Timing is everything
While movies like ‘Tangled’ and ‘The Princess and the Frog’ have set the stage for a Disney revival, ‘Frozen’ is the true indicator that the company is on the verge of another renaissance. Not only does the 2013 movie have all of the qualities of some of Disney’s greatest films — its release occurred at a key time.
As technology continues to accelerate and children seem to be growing up faster and faster, there is a pull to return to more innocent times. The ongoing ’90s resurgence only emphasizes the overwhelming interest in nostalgia. If Walt Disney represents escapism, then great Disney movies provide a complete — and satisfying — means by which to step away from one’s problems.

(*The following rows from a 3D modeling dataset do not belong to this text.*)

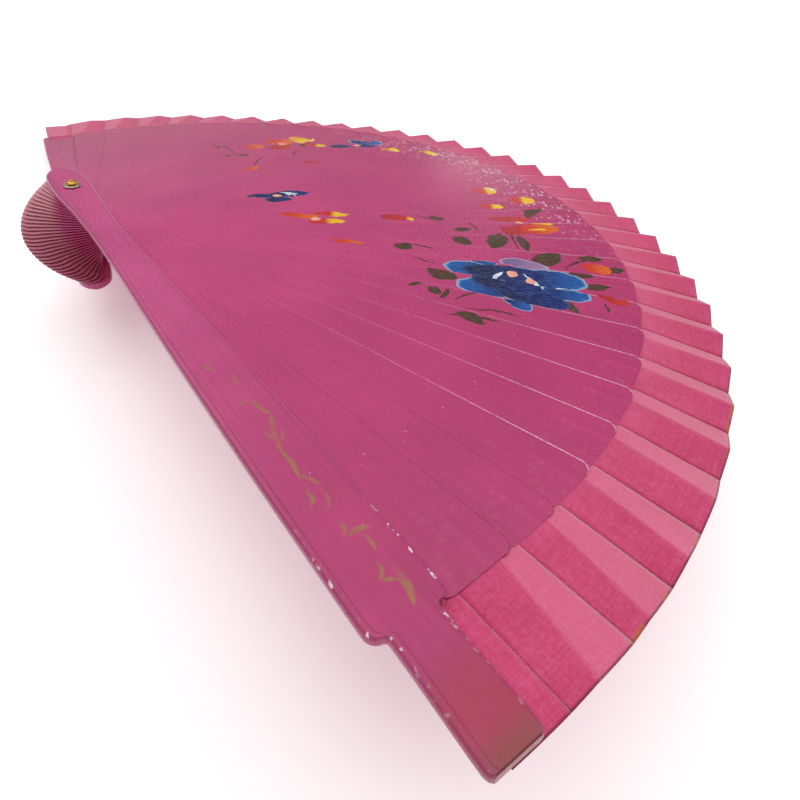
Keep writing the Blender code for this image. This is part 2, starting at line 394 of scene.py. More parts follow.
STYLES = {
    # start colour, end colour, rim colour, rim strength, roundness of the outline
    "navy": (shade(2, 14, 74), shade(4, 32, 108), shade(60, 130, 190), 0.25, 2),
    "blue": (shade(2, 32, 106), shade(0, 84, 160), shade(170, 208, 232), 0.75, 2),
    "lilac": (shade(120, 92, 146), shade(164, 120, 160), shade(196, 206, 226), 0.6, 2),
    "white": (shade(190, 214, 232), shade(236, 240, 246), None, 0.0, 1),
    "red": (shade(178, 26, 34), shade(200, 36, 20), None, 0.0, 2),
    "orange": (shade(210, 44, 12), shade(226, 100, 8), None, 0.0, 2),
    "flame": (shade(204, 36, 20), shade(240, 190, 0), None, 0.0, 2),
    "yellow": (shade(228, 160, 0), shade(244, 212, 0), shade(250, 232, 130), 0.3, 2),
    "salmon": (shade(250, 176, 150), shade(244, 158, 134), None, 0.0, 2),
    "leaf": (shade(88, 48, 24), shade(66, 52, 14), None, 0.0, 1),
    "stem": (shade(112, 34, 44), shade(88, 44, 28), None, 0.0, 1),
    "gilt": (shade(160, 106, 84), shade(168, 116, 76), None, 0.0, 1),
}


def brushed(tree, coords, painted, strokes, softness=0.08):
    """Lays strokes over the colour, and returns it with the mask of all strokes.

    A stroke is (style, start, end, half width, bend), in coords' millimetres.
    """
    cover = None
    for style, start, end, half, bend in strokes:
        first, last, rim, rim_strength, roundness = STYLES[style]
        middle = 0.5 * (Vector(start) + Vector(end))
        reach = 0.5 * (Vector(end) - Vector(start))
        turn = math.atan2(reach.y, reach.x)
        local = tree.mapped(coords, (*middle, 0), turn, (reach.length, half, 1), inverse=True)
        x, y, _ = tree.split(local)
        along = tree.math("MULTIPLY", x, x)
        side = tree.math("MULTIPLY_ADD", along, bend / half, y)
        side = tree.math("MULTIPLY", side, side) if roundness == 2 else tree.math("ABSOLUTE", side)
        edge = tree.math("ADD", along, side)
        mask = tree.ease(edge, 1.0 + softness, 1.0 - softness)
        # a flame changes colour sharply half way, the others along their whole length
        turning = (-0.15, 0.25) if style == "flame" else (-0.7, 0.8)
        colour = tree.mix(tree.ease(x, *turning), first, last)
        if rim:
            colour = tree.mix(tree.ease(edge, 0.72, 1.0, 0.0, rim_strength), colour, rim)
        painted = tree.mix(mask, painted, colour)
        cover = mask if cover is None else tree.math("MAXIMUM", cover, mask)
    return painted, cover


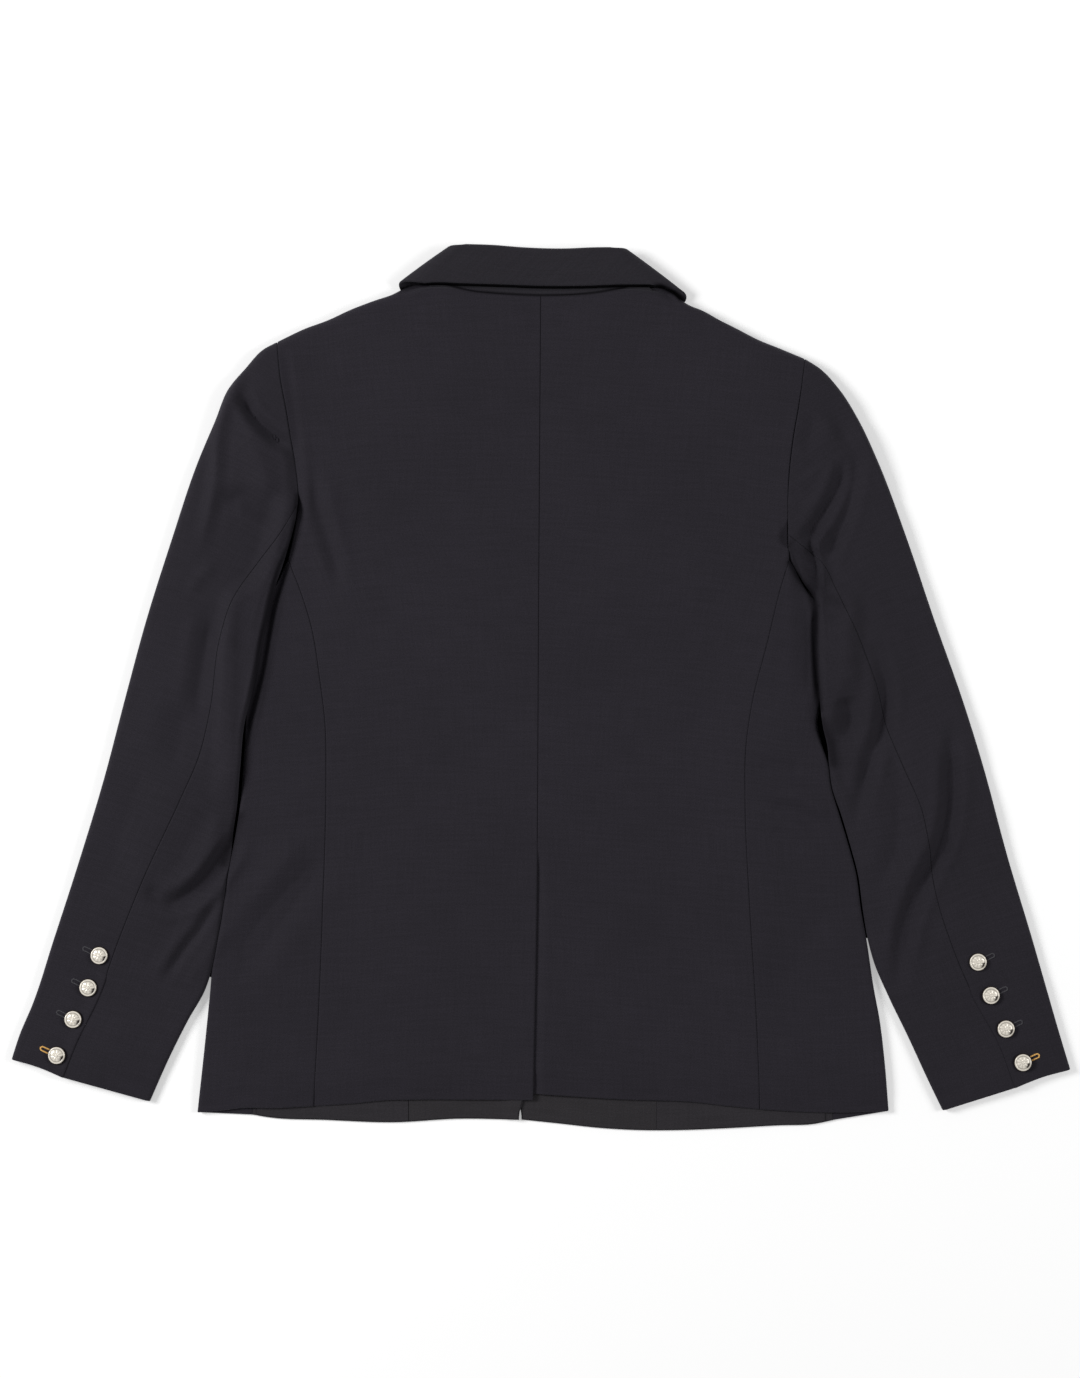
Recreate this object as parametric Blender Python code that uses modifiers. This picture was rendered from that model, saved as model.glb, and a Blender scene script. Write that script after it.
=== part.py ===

The massive success of ‘Frozen,’ the highest-grossing animated film of all time, proved that Disney has the ability to revive its golden era and that the public is more than willing to embrace it. In a time where serialized franchises rule the big screen, epic animated movies provide a welcome dynamic to the cinema world.
I can never go back to that time when my sister and I and our friends would make a day of seeing a Disney movie — and relive it for weeks afterward — but there’s a bittersweet nostalgia in thinking that children living in 2014 can have the opportunity to make those lasting memories too. Disney, the ball is in your court.